**WHAT YOU ARE ASKED TO DO**
Transcribe the full listing below exactly.

**SUPPLIED DATA**
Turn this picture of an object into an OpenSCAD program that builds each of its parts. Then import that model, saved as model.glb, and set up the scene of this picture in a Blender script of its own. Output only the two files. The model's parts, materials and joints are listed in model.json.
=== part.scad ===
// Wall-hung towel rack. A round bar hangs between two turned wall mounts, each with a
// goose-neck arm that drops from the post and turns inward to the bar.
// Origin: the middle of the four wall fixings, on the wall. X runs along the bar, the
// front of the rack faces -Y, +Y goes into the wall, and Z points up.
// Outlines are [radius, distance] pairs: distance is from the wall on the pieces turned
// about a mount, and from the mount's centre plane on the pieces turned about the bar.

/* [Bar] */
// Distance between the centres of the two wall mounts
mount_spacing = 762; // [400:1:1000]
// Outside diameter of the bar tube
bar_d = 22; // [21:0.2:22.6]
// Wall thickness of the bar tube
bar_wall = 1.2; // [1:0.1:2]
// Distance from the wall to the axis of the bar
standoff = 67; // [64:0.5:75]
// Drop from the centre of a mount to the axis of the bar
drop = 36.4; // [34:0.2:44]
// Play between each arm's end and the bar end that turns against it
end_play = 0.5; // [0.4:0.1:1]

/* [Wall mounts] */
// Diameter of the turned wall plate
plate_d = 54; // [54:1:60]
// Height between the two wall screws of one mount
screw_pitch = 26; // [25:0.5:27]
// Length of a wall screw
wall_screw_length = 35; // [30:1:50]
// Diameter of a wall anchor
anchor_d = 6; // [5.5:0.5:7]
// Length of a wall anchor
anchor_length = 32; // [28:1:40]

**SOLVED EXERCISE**
Turn this picture of an object into an OpenSCAD program that builds each of its parts. Then import that model, saved as model.glb, and set up the scene of this picture in a Blender script of its own. Output only the two files. The model's parts, materials and joints are listed in model.json.
=== part.scad ===
// Wall-hung towel rack. A round bar hangs between two turned wall mounts, each with a
// goose-neck arm that drops from the post and turns inward to the bar.
// Origin: the middle of the four wall fixings, on the wall. X runs along the bar, the
// front of the rack faces -Y, +Y goes into the wall, and Z points up.
// Outlines are [radius, distance] pairs: distance is from the wall on the pieces turned
// about a mount, and from the mount's centre plane on the pieces turned about the bar.

/* [Bar] */
// Distance between the centres of the two wall mounts
mount_spacing = 762; // [400:1:1000]
// Outside diameter of the bar tube
bar_d = 22; // [21:0.2:22.6]
// Wall thickness of the bar tube
bar_wall = 1.2; // [1:0.1:2]
// Distance from the wall to the axis of the bar
standoff = 67; // [64:0.5:75]
// Drop from the centre of a mount to the axis of the bar
drop = 36.4; // [34:0.2:44]
// Play between each arm's end and the bar end that turns against it
end_play = 0.5; // [0.4:0.1:1]

/* [Wall mounts] */
// Diameter of the turned wall plate
plate_d = 54; // [54:1:60]
// Height between the two wall screws of one mount
screw_pitch = 26; // [25:0.5:27]
// Length of a wall screw
wall_screw_length = 35; // [30:1:50]
// Diameter of a wall anchor
anchor_d = 6; // [5.5:0.5:7]
// Length of a wall anchor
anchor_length = 32; // [28:1:40]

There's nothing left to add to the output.